Sometimes when comparisons come into play, those comparisons may cause us to feel as if our experiences are being invalidated.
For me, when thinking about comparing the plight of the LGBT community with that of Black people in America, I am unable to separate the fact that there are, and have been Black people in America who are Lesbian, Gay, Bisexual, and Transgender.
To me, looking at people in the LGBT community as being entirely separate in that comparison excludes the experiences of people of color in that community who have to learn to survive with racism, and deal with homophobia and other effects of heterosexism that can come from people who are white, and institutions run by people who are white, as well as from other people of color within their own communities.
One of the things that I appreciated about seeing this video personally, is the way the speaker highlighted how religion has been used historically to be oppressive to people of color, and how he was able to make another connection about how it has also been used to oppress people who are Lesbian, Gay, Bisexual and Transgender.
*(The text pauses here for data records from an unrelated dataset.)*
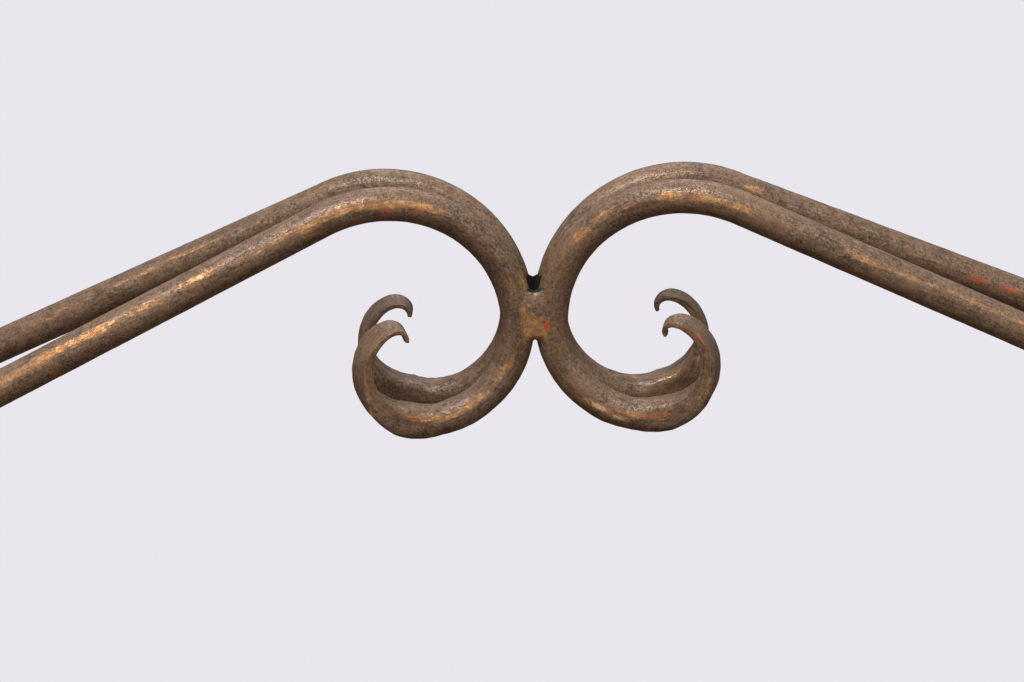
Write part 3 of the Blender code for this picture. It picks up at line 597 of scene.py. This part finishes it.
def smooth_profile(corners, step=0.0004, soften=0.0005):
    """A profile through corner points, walked in even steps and averaged over a short length, so each corner
    becomes a small round. The ends stay where they are."""
    corners = np.asarray(corners, float)
    length = np.concatenate([[0], np.cumsum(np.linalg.norm(np.diff(corners, axis=0), axis=1))])
    at = np.linspace(0, length[-1], max(8, int(length[-1] / step)))
    total = np.zeros((len(at), 2))
    for shift in np.linspace(-soften, soften, 9):
        reach = np.minimum(soften, np.minimum(at, length[-1] - at)) / soften
        total += np.stack([np.interp(at + shift * reach, length, corners[:, k]) for k in (0, 1)], -1)
    return total / 9


BALL, NECK, COLLAR, BORE = 0.019, 0.007, 0.013, 0.0098
SOCKET, SHOULDER, NECK_LENGTH = 0.014, 0.005, 0.007


def finial_profile():
    """Bore floor, bore, mouth, a collar with two rolled bands and a groove, neck, then the ball's arc."""
    middle = SHOULDER + NECK_LENGTH + sqrt(BALL ** 2 - NECK ** 2)
    points = [(0.0003, 0.0), (0.0003, BORE), (-SOCKET, BORE), (-SOCKET, COLLAR - 0.0008),
              (-SOCKET + 0.0006, COLLAR + 0.0004), (-SOCKET + 0.0042, COLLAR + 0.0004),
              (-SOCKET + 0.0050, COLLAR - 0.0007), (SHOULDER - 0.0062, COLLAR - 0.0009),
              (SHOULDER - 0.0054, COLLAR + 0.0003), (SHOULDER - 0.0012, COLLAR + 0.0003),
              (SHOULDER, COLLAR - 0.0016), (SHOULDER + 0.0012, NECK + 0.0012), (SHOULDER + 0.0035, NECK)]
    arc = np.linspace(pi - asin(NECK / BALL), 0.02, 60)
    points += [(middle + BALL * cos(a), BALL * sin(a)) for a in arc]
    points.append((middle + BALL, 0.0))
    return smooth_profile(points), middle


finial_paint = painted("finial_paint_rubbed", (0.270, 0.172, 0.108, 1))
profile, ball_middle = finial_profile()
for number, (name, bar) in enumerate(BARS.items()):
    def blows(along, angle, radius, number=number):
        """Hammer flats up to 0.25 mm deep over the ball and fainter ones on the collar."""
        outside = (radius > BORE + 0.0006) | (along > 0.002)
        height = hammer_flats(along, radius * np.cos(angle), radius * np.sin(angle), 400 + number, 0.0075,
                              ((-0.02, -0.022, -0.022), (0.06, 0.022, 0.022)))
        return (height - 0.6) * np.where(along > SHOULDER, 0.00034, 0.00012) * outside * np.clip(radius / 0.006, 0, 1)

    points = spun_surface(profile, 96, (bar["hand"], 0, 0), (bar["hand"] * RUN_END, RUN_Y[bar["row"]], 0.0), blows)
    along = np.broadcast_to(profile[:, :1], points.shape[:2])
    radius = np.broadcast_to(profile[:, 1:], points.shape[:2])
    crown = np.exp(-((along - ball_middle - 0.004) / 0.013) ** 2)
    bands = (radius > COLLAR).astype(float)
    gilt = np.maximum(0.50 * crown, 0.55 * bands)
    ground = 0.45 * crown * (waves(along, points[..., 1], 600 + number, 6, 80, 300) > 0.4)
    add_piece(name + "_finial_ball", points, finial_paint, "rod", "finial_paint", name + "_finial",
              wear_and_shade=[gilt, ground])

# ---------------------------------------------------------------------------------------------------------
# The wall plates: hammered flat iron with rounded corners and softened edges, painted like the rod.
# Each is held by two screws.

SIDES = (("left", -1), ("right", 1))
BRACKET_X = 0.66
PLATE_HALF, PLATE_DEEP, PLATE_HIGH, PLATE_LOW, PLATE_CORNER = 0.028, 0.006, 0.040, -0.130, 0.014


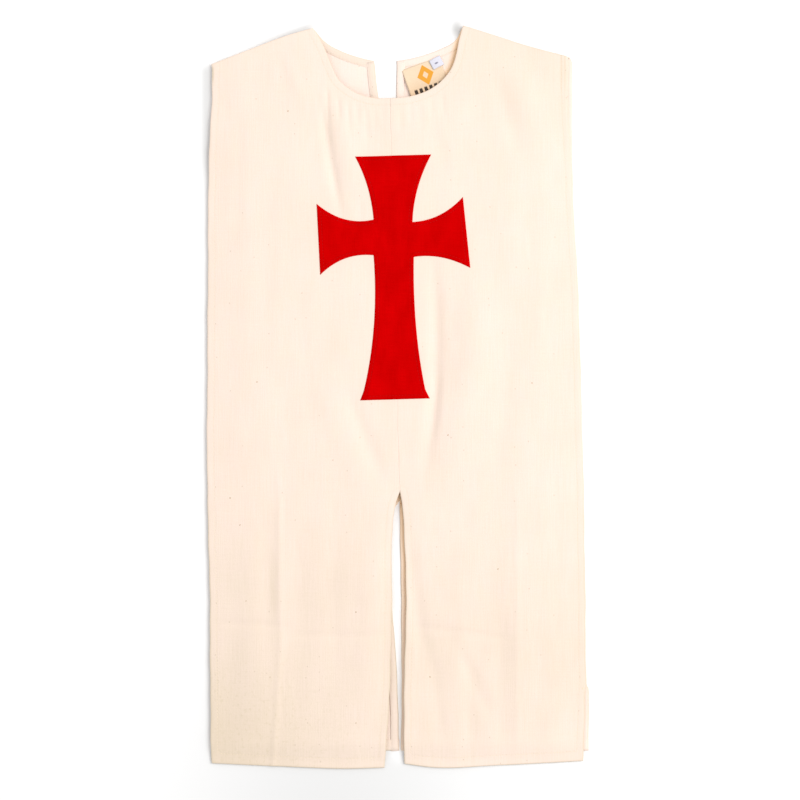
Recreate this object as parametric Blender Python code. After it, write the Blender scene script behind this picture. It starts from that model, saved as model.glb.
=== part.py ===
"""A child's medieval surcoat, laid flat and face up.

Two front and two back panels of cotton calico are seamed at the shoulders, sides and middle. A red cross is
sewn on the chest, and a label with a size tab lies inside the back neck. The neck points to +Y, and the back
lies on the floor at z = 0. Left and right are as seen looking down on the front.

Sizes are in millimetres until a point is placed. across runs to the right of the middle, and down runs from
the top of the right shoulder towards the foot.
"""

import math
from collections import namedtuple

import bmesh
import bpy
import numpy as np

MM = 0.001

# The cloth and its edges
LENGTH = 744.5
CLOTH = 1.2
HEM_WALL = 2.0
CROSS_WALL = 1.0
LABEL_WALL = 1.0
GAP = 0.3
HEM = 8.0
HEM_STEP = 2.0
FOOT_HEM = 10.0

# How the laid front rises over the back: at its sewn edges, over its body, and where it drops to the floor
SEAM_LEVEL = HEM_WALL + GAP + HEM_WALL
BODY_LEVEL = 6.2
FLOOR_LEVEL = HEM_WALL
EDGE_ROLL = 26.0
BACK_FOOT = 726.5
FOOT_DROP_START = 1.5
FOOT_DROP = 11.0

# How closely the panels are divided
FRONT_COLUMN = 11.0
FRONT_ROW = 26.0
BACK_COLUMN = 15.0
BACK_ROW = 48.0
HEM_LINES = 2
FOLD_POINTS = 24
EDGE_POINTS = 60
SHARP_DEGREES = 40.0

# The garment from side to side at each level: the outer edges, and the edges of the left and right halves
# where they meet at the middle or stand apart at a slit
Section = namedtuple("Section", "down left_edge left_middle right_middle right_edge")
FRONT_SECTIONS = (
    Section(0.0, -187.0, -9.5, -9.5, 170.5),
    Section(73.0, -186.0, -8.0, -8.0, 170.5),
    Section(125.0, -189.5, -6.7, -6.7, 173.0),
    Section(200.0, -190.2, -4.9, -4.9, 176.8),
    Section(275.0, -190.5, -3.1, -3.1, 181.0),
    Section(425.0, -191.4, 0.5, 0.5, 185.0),
    Section(466.5, -191.0, 1.5, 1.5, 186.0),
    Section(478.0, -190.8, -2.2, 4.0, 186.2),
    Section(495.0, -190.3, -5.0, 5.5, 186.5),
    Section(535.0, -189.3, -6.5, 7.5, 187.0),
    Section(575.0, -188.5, -6.0, 8.0, 187.5),
    Section(615.0, -188.2, -6.5, 7.5, 187.8),
    Section(662.5, -188.0, -8.0, 6.3, 188.5),
    Section(668.0, -188.0, -8.4, 6.2, 187.2),
    Section(715.0, -187.6, -11.2, 6.5, 186.2),
    Section(745.0, -186.5, -13.5, 7.0, 185.5),
)
BACK_SECTIONS = (
    Section(0.0, -187.0, -27.0, -1.5, 174.0),
    Section(45.0, -186.3, -23.0, -1.5, 174.6),
    Section(72.0, -186.0, -19.5, -1.5, 174.8),
    Section(125.0, -189.5, -13.0, -3.4, 174.6),
    Section(165.0, -190.0, -5.8, -5.8, 175.4),
    Section(275.0, -190.5, -3.1, -3.1, 181.0),
    Section(425.0, -191.4, 0.5, 0.5, 185.0),
    Section(480.0, -190.7, 1.8, 1.8, 186.2),
    Section(492.0, -190.4, -5.5, 1.6, 186.4),
    Section(519.0, -189.7, -8.0, 2.3, 186.8),
    Section(575.0, -188.5, -7.0, 3.0, 187.5),
    Section(600.0, -188.3, -4.5, 3.0, 187.7),
    Section(635.0, -188.1, -1.5, 3.2, 188.1),
    Section(662.5, -188.0, -0.8, 2.9, 188.5),
    Section(664.0, -188.0, -0.7, 2.9, 191.4),
    Section(727.0, -187.3, 1.3, 2.5, 191.2),
)
FRONT_SLIT_TOP = 466.5
BACK_NECK_SLIT_END = 165.0
BACK_SLIT_TOP = 480.0
SLIT_CORNER = 12.0
VENT_TOP = 662.5
VENT_STEP = 664.0
VENT_CORNER = 6.0

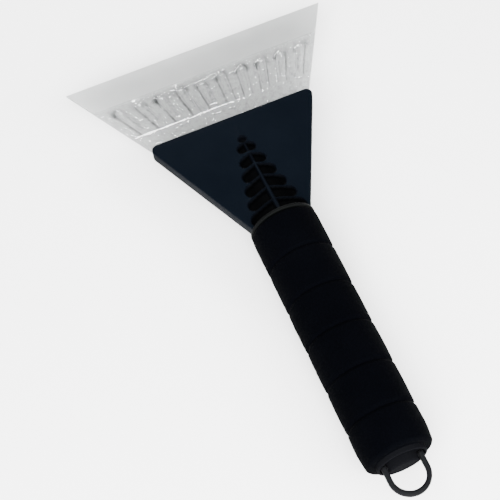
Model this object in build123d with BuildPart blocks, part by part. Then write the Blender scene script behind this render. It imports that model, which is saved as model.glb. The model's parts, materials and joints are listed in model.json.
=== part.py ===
from build123d import *
from math import cos, radians, sin, sqrt
import os

# Windshield ice scraper: a clear ribbed blade clamped in a two-piece head, a tube handle with a foam
# grip, and an end cap with a hang loop that tilts. All sizes are in millimetres.
# +Y runs along the handle towards the blade, +X across it and +Z up. The origin is on the handle's
# axis, in the middle of the grip's third segment counted from the head.

# How far a cutter runs past the face that it starts from
CLEAR = 1.0

# Foam grip
GRIP_R = 16.5
SEGMENTS = 6
SEGMENT_PITCH = 21.3
LAST_SEGMENT = 18.8
GROOVE_WIDTH = 3.4
GROOVE_DEPTH = 0.7
GRIP_SHOULDER_R = 2.2
TAPER_LENGTH = 10.0
TAPER_DROP = 0.9
GRIP_FRONT = 2.5 * SEGMENT_PITCH
GRIP_BACK = GRIP_FRONT - (SEGMENTS - 1) * SEGMENT_PITCH - LAST_SEGMENT

# Handle tube, the ring that stops the foam, and the cross pin that holds the head
TUBE_R = 10.0
TUBE_BORE_R = 8.5
SLIP = 0.05
THREAD_SLIP = 0.02
RING_R = 16.3
RING_WIDTH = 1.6
RING_EDGE_R = 0.5
PIN_R = 1.5
PIN_LENGTH = 2 * TUBE_R - 0.6
PIN_EDGE_R = 0.3
PIN_FROM_HEAD = 14.0

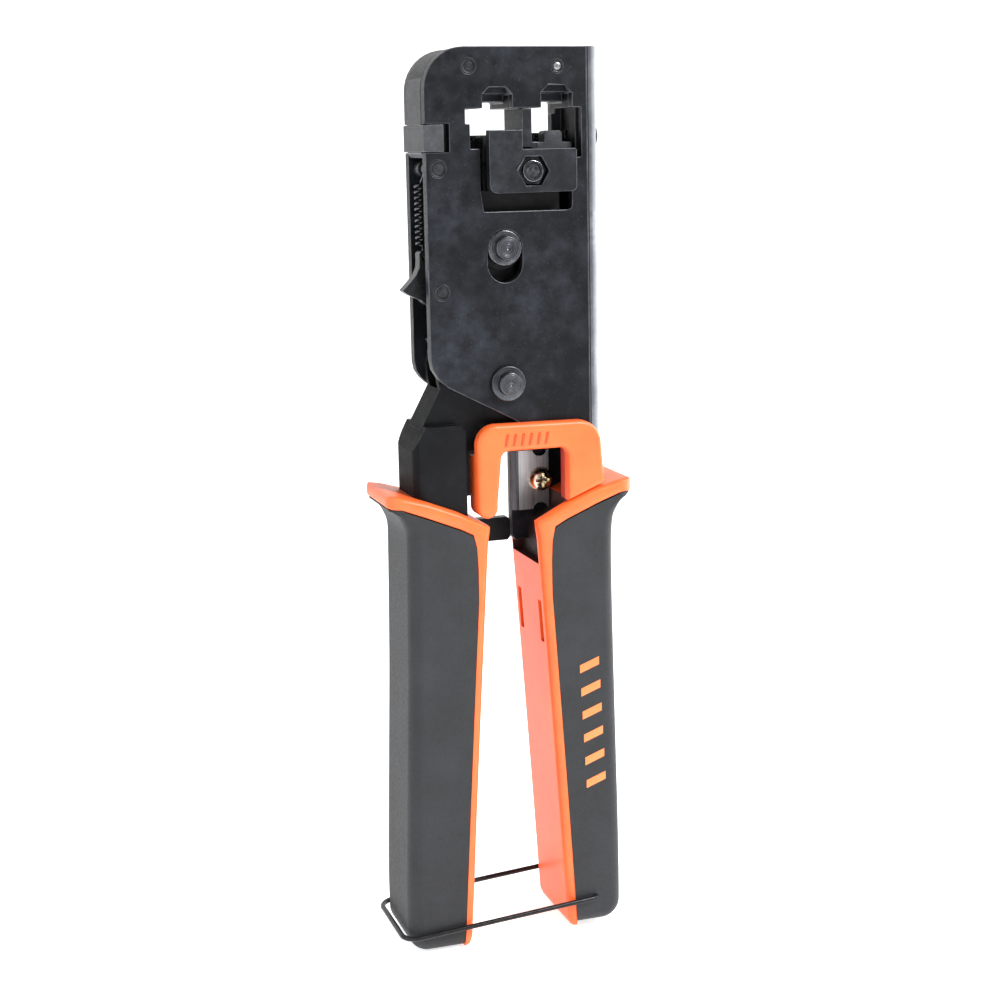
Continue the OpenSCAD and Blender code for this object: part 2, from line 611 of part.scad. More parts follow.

I think a lack of awareness of this connection only serves to perpetuate the problem, and can put us in a position of oppressing others (or members of our own communities) as we’ve been oppressed if we’re not careful.
It is exactly your points that updated my view, Relando. I realized 1) that my plight was not being invalidated by the comparison, and 2) the METHODS are even more similar than the similarities in the oppression itself.
Prejudices, oppression, and ignorance often trade on isolation of the oppressed and the inconsistency of their demands with the status quo. But, that’s the point entirely. The status quo does not provide equal rights. Inequality in public policy must not be tolerated. It isolates us from one another, and thereby diminishes the “public” –the community– we value.
It could be argued that Black civil rights would not have succeeded without individuals from other social strata who realized that anyone oppressed is oppression of all of us.
Wow great points Michael. I’m drafting a follow up post for Monday using my comment to expand on this topic and make further connections. I hope you’re able to check it out when it goes live.